A. Level Surfaces and Level Curves

B. Definition

C. Limits and Continuity

D. Partial Derivatives

E. Differentials

E. Chain Rules for Several Variables

F. Directional Derivatives and Gradients

G. Tangent Planes and Normal Lines

H. Extrema of Functions of Two Variables

IV. Multiple Integration

A. Iterated Integrals and Area in the Plane

B. Double Integrals and Volume

C. Surface Area

D. Triple Integrals and Applications

V. Vector Analysis

A. Vector Fields, including Curl and Divergence

B. Line Integrals

C. Conservative Vector Fields and Independence of Path

D. Green’s Theorem

E. Surface Integrals

F. Stoke’s Theorem

AMERICANS WITH DISABILITIES ACT POLICY: It is the policy of Northwest-Shoals Community College to comply with the Americans with Disabilities (ADA) Act. Any student covered under this act needing and desiring reasonable accommodations for this class should notify Linda Waide at 331-5321. See NWSCC catalog for additional details.

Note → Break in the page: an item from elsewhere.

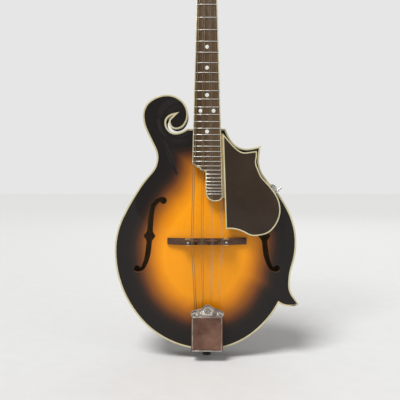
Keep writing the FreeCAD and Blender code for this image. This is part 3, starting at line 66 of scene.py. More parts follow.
Share = tuple[float, float, float]
Run = tuple[Share, ...]
Colour = tuple[float, float, float]
Stops = tuple[tuple[float, Colour], ...]
Socket = bpy.types.NodeSocket
Material = bpy.types.Material
Thing = bpy.types.Object
Mesh = bmesh.types.BMesh
Face = bmesh.types.BMFace
Edge = bmesh.types.BMEdge
Vert = bmesh.types.BMVert


# Frames and shared sizes of the instrument, in millimetres

@dataclass(frozen=True)
class Frames:
    """The body's, neck's and peghead's frames, each as a matrix to metres."""

    tail_reach: float = 13.0
    neck_front: float = -49.9
    saddle_height: float = 155.0
    neck_angle: float = 5.5
    head_drop: float = 3.5
    nut_back: float = 357.4
    head_angle: float = 14.0

    def part(self) -> Matrix:
        """Matrix of the CAD's own frame."""
        return Matrix.Scale(MM, 4)

    def body(self) -> Matrix:
        """Matrix of the body's frame: its tail at height zero."""
        return self.part() @ Matrix.Translation((0, 0, self.tail_reach))

    def neck(self) -> Matrix:
        """Matrix of the neck's frame, its height measured from the saddle."""
        place = Matrix.Translation((0, self.neck_front, self.saddle_height))
        return self.body() @ place @ Matrix.Rotation(-math.radians(self.neck_angle), 4, "X")

    def head(self) -> Matrix:
        """Matrix of the peghead's frame, its height measured from the nut."""
        place = Matrix.Translation((0, self.head_drop, self.nut_back))
        return self.neck() @ place @ Matrix.Rotation(-math.radians(self.head_angle), 4, "X")


@dataclass(frozen=True)
class Taper:
    """Taper that the neck and its fingerboard share, widening away from the nut."""

    scale: float = 352.4
    nut_width: float = 28.6
    end_width: float = 43.0
    length: float = 291.0
    board: float = 6.0

    def share(self, along: float) -> float:
        """Share of the taper's length that lies above a distance from the saddle."""
        return (self.scale - along) / self.length

    def half(self, along: float) -> float:
        """Half width at a distance from the saddle."""
        return self.nut_width / 2 + (self.end_width - self.nut_width) / 2 * self.share(along)


FRAMES = Frames()
TAPER = Taper()


# Finishes

@dataclass(frozen=True)
class Cloud:
    """A noise: its cells per metre, its finer layers, their strength and its twist."""

    scale: float
    detail: float = 2.0
    rough: float = 0.5
    twist: float = 0.0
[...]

ATTENDANCE POLICY: Because class attendance is considered to be essential to the accomplishment of course objectives, excessive absences are discouraged. At no time should a student miss more than 20% of the class meetings for a course. These absences also include any absences accrued during late registration. Failure to adhere to the 20% policy may result in a failing grade based on academic performance. Students should discuss with the instructor what is considered “excessive” for a particular course. Any variation of this policy must be approved through the Chief Instructional Officer. A student who is absent due to required participation in a school activity must be allowed to make up work, according to guidelines issued by individual instructors.

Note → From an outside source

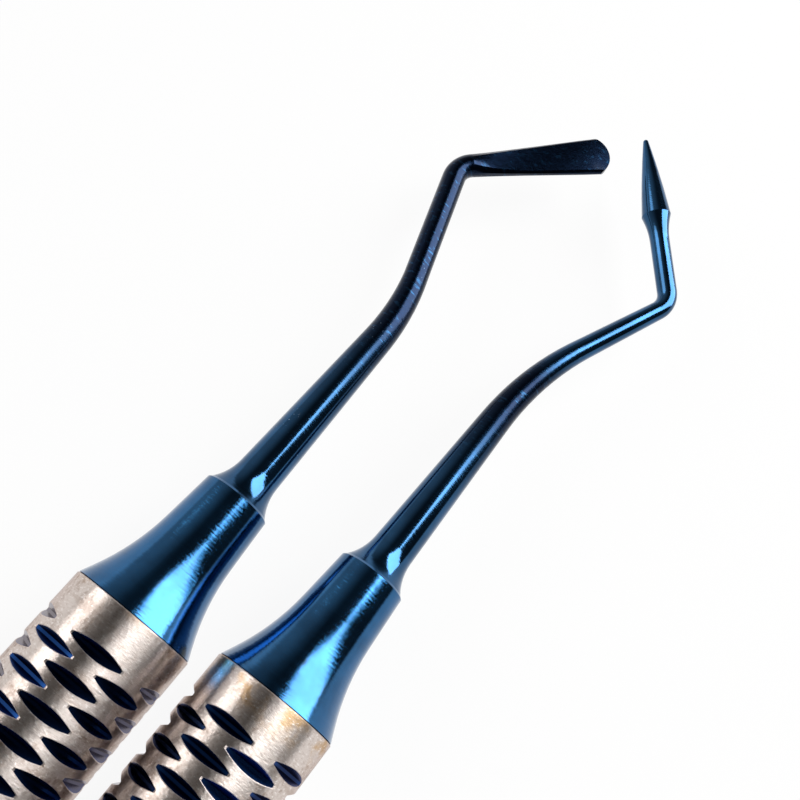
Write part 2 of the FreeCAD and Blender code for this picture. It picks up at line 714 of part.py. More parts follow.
def point_end(body):
    """Round neck, hollow flare, shoulder and slightly rounded cone, turned about the last run."""
    sketch = new_sketch(body, "end_profile")
    put_along(sketch, end_place("point"))
    begins = bend_run("point", "two")
    flare_starts = "point_reach - point_cone - point_flare"
    neck = amount("point_neck_dia / 2")
    shoulder = amount("point_shoulder_dia / 2")
    nose = amount("point_nose")
    tip = amount("point_reach")
    flare = amount("point_flare")
    rise = shoulder - neck
    flare_radius = (flare**2 + rise**2) / (2 * rise)
    start = point(amount(flare_starts), neck)
    edge_of_cone = point(start.x + flare, shoulder)
    lean = math.atan2(shoulder - nose, amount("point_cone") - nose)
    nose_in = point(tip - nose, 0) + point(math.sin(lean), math.cos(lean)) * nose
    turn = (math.pi / 2 - lean) / 2
    nose_mid = point(tip - nose, 0) + point(math.cos(turn), math.sin(turn)) * nose
    points = [
        point(amount(begins), 0),
        point(amount(begins), neck),
        start,
        edge_of_cone,
        nose_in,
        point(tip, 0),
    ]
    neck_edge, flare_edge, side_edge, nose_edge = 1, 2, 3, 4
    bulges = {
        flare_edge: arc_middle(start, edge_of_cone, flare_radius, -1),
        side_edge: arc_middle(edge_of_cone, nose_in, amount("point_belly"), 1),
        nose_edge: nose_mid,
    }
    ends = chain(sketch, points, bulges)
    join(sketch, ends, smooth=(flare_edge, nose_edge))
    fix(sketch, "Vertical", 0)
    fix(sketch, "Horizontal", neck_edge)
    fix(sketch, "PointOnObject", 0, START, X_AXIS)
    fix(sketch, "PointOnObject", nose_edge, CENTRE, X_AXIS)
    fix(sketch, "PointOnObject", nose_edge, ends[nose_edge][1], X_AXIS)
    measure(sketch, "DistanceX", *ORIGIN, 0, START, formula=begins)
    measure(sketch, "DistanceY", *ORIGIN, 0, END, formula="point_neck_dia / 2")
    measure(sketch, "DistanceX", *ORIGIN, neck_edge, END, formula=flare_starts)
    shoulder_end = (flare_edge, ends[flare_edge][1])
    measure(sketch, "DistanceX", *ORIGIN, *shoulder_end, formula="point_reach - point_cone")
    measure(sketch, "DistanceY", *ORIGIN, *shoulder_end, formula="point_shoulder_dia / 2")
    measure(sketch, "Radius", side_edge, formula="point_belly")
    measure(sketch, "Radius", nose_edge, formula="point_nose")
    measure(sketch, "DistanceX", *ORIGIN, nose_edge, CENTRE, formula="point_reach - point_nose")
    revolve(body, sketch, "end")


def point_tip(name):
    body = new_body(name)
    straight_shank(body, "point")
    bent_shank(body, "point")
    point_end(body)
    return body


# ---------------------------------------------------------------- the pair


def instrument(side, side_sign, front_tip, rear_tip):
    """One instrument. The left one leads with its paddle, the right one with its point."""
    stagger = f"{-side_sign} * pair_stagger / 2"
    aside = f"{side_sign} * (handle_dia + pair_gap) / 2"
    half = "handle_length / 2"
    tube = handle_tube(f"{side}_handle_tube")
    place = [
        (tube, f"{stagger}", 0.0),
        (ferrule(f"{side}_front_ferrule"), f"{stagger} + {half}", 0.0),
        (ferrule(f"{side}_rear_ferrule"), f"{stagger} - {half}", 180.0),
        (TIPS[front_tip](f"{side}_{front_tip}_tip"), f"{stagger} + {half}", 0.0),
        (TIPS[rear_tip](f"{side}_{rear_tip}_tip"), f"{stagger} - {half}", 180.0),
    ]
    for piece, along, heading in place:
        piece.Placement = Placement(Vector(), Rotation(Vector(0, 0, 1), heading))
        piece.setExpression("Placement.Base.x", of_sheet(along))
        piece.setExpression("Placement.Base.y", of_sheet(aside))
        piece.setExpression("Placement.Base.z", of_sheet("handle_dia / 2"))
    heading = 90.0 - 90.0 * side_sign
    roll = Rotation(Vector(1, 0, 0), amount("handle_roll"))
    tube.Placement.Rotation = Rotation(Vector(0, 0, 1), heading).multiply(roll)
    return [piece for piece, along, heading in place]


TIPS = {"paddle": paddle_tip, "point": point_tip}

pieces = instrument("left", 1, "paddle", "point") + instrument("right", -1, "point", "paddle")
doc.recompute()

for thing in doc.Objects:
    if "Invalid" in thing.State or "Error" in thing.State:
        raise ValueError(f"{thing.Name} failed: {thing.State}")
for thing in doc.findObjects("Sketcher::SketchObject"):
    if not thing.FullyConstrained:
        raise ValueError(f"{thing.Name} is not fully constrained")
for piece in pieces:
    if piece.Shape.isNull() or not piece.Shape.isValid() or len(piece.Shape.Solids) != 1:
        raise ValueError(f"{piece.Label} is not one valid solid")

os.makedirs("parts", exist_ok=True)
for piece in pieces:
    piece.Shape.exportStep(f"parts/{piece.Label}.step")
    box = piece.Shape.optimalBoundingBox(True)
    print(f"{piece.Label}: {piece.Shape.Volume:.2f} mm3, {len(piece.Shape.Faces)} faces, "
          f"x {box.XMin:.2f} to {box.XMax:.2f}, y {box.YMin:.2f} to {box.YMax:.2f}")
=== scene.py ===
import math

import bpy
from mathutils import Matrix, Vector


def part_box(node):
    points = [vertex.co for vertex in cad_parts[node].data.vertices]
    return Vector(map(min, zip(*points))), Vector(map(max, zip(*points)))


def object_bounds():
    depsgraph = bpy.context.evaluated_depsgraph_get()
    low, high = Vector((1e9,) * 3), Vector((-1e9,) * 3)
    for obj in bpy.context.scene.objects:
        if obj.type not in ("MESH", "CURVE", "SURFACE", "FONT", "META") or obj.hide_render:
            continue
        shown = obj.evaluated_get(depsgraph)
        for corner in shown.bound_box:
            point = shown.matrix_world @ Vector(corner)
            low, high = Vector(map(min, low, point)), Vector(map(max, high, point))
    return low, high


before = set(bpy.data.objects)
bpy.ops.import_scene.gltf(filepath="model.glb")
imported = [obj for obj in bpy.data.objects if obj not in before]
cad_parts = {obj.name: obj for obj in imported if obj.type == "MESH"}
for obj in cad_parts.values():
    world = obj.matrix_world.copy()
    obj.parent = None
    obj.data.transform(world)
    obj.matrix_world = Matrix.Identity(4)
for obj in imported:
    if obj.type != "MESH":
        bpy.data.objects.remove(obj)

bl_info = {
    "name": "Filling instruments",
    "version": (1, 0, 0),
    "blender": (4, 5, 0),
    "location": "View3D > Sidebar > Instruments",
    "description": "Finishes and studio for a pair of double-ended dental filling instruments",
    "category": "Object",
}

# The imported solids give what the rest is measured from: the handles' axes, which lie at equal
# distances either side of y = 0, their height and their radius. JOINT is how far from x = 0 a
# handle meets its ferrule, as the mean of the two instruments, which are staggered a little.
CAD_LOW, CAD_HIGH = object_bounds()
TUBE_LOW, TUBE_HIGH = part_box("left_handle_tube")
AXIS_ASIDE = (TUBE_LOW.y + TUBE_HIGH.y) / 2
AXIS_HEIGHT = (TUBE_LOW.z + TUBE_HIGH.z) / 2
TUBE_RADIUS = (TUBE_HIGH.z - TUBE_LOW.z) / 2
JOINT = (TUBE_HIGH.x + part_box("right_handle_tube")[1].x) / 2

HANDLES = ("left_handle_tube", "right_handle_tube")
FERRULES = ("left_front_ferrule", "left_rear_ferrule", "right_front_ferrule", "right_rear_ferrule")
PADDLES = ("left_paddle_tip", "right_paddle_tip")
POINTS = ("left_point_tip", "right_point_tip")

# Cells of each noise pattern in a metre.
STEEL_CLOUDS = 420.0
STEEL_BLOTCHES = 2600.0
STEEL_GRAINS = 7500.0
COATING_CLOUDS = 260.0
COATING_DASHES = 4200.0

# Distances past the joint, in metres, over which the tips' coating turns rougher and takes a
# painted shade, and half the length over which it turns glossy and plain again.
DULL_AND_SHADE_BEGINS = 0.015
DULL_AND_SHADE_FULL = 0.028
DULL_AND_SHADE_FADE = 0.003

# How high the marks stand in the bump, in metres.
BUMP_DEPTH = 0.00003


# ---------------------------------------------------------------- sizes and colours


def colour(name, description, default):
    return bpy.props.FloatVectorProperty(
        name=name, description=description, default=default, subtype="COLOR", size=3, min=0, max=1
    )


def share(name, description, default):
    return bpy.props.FloatProperty(
        name=name, description=description, default=default, subtype="FACTOR", min=0, max=1
    )


def length(name, description, default):
    return bpy.props.FloatProperty(
        name=name, description=description, default=default, subtype="DISTANCE",
        unit="LENGTH", precision=5, min=0,
    )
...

WITHDRAWAL POLICY: A student who is unable to complete a course is expected to withdraw from that course by the end of 60% of class meetings. A student who withdraws by the date published in the schedule will receive a grade of “W” for the course. This withdrawal is done only by student request. The grade of “W” is allowed regardless of the student’s grades to the point of withdrawal.

After the designated date of class withdrawal, the approval of the Chief Instructional Officer is required prior to allowing a student to withdraw. The determination of “WP” (withdrawal passing) or “WF” (withdrawal failing) will be made by the instructor for the course and is based on the student’s grades to the point of withdrawal.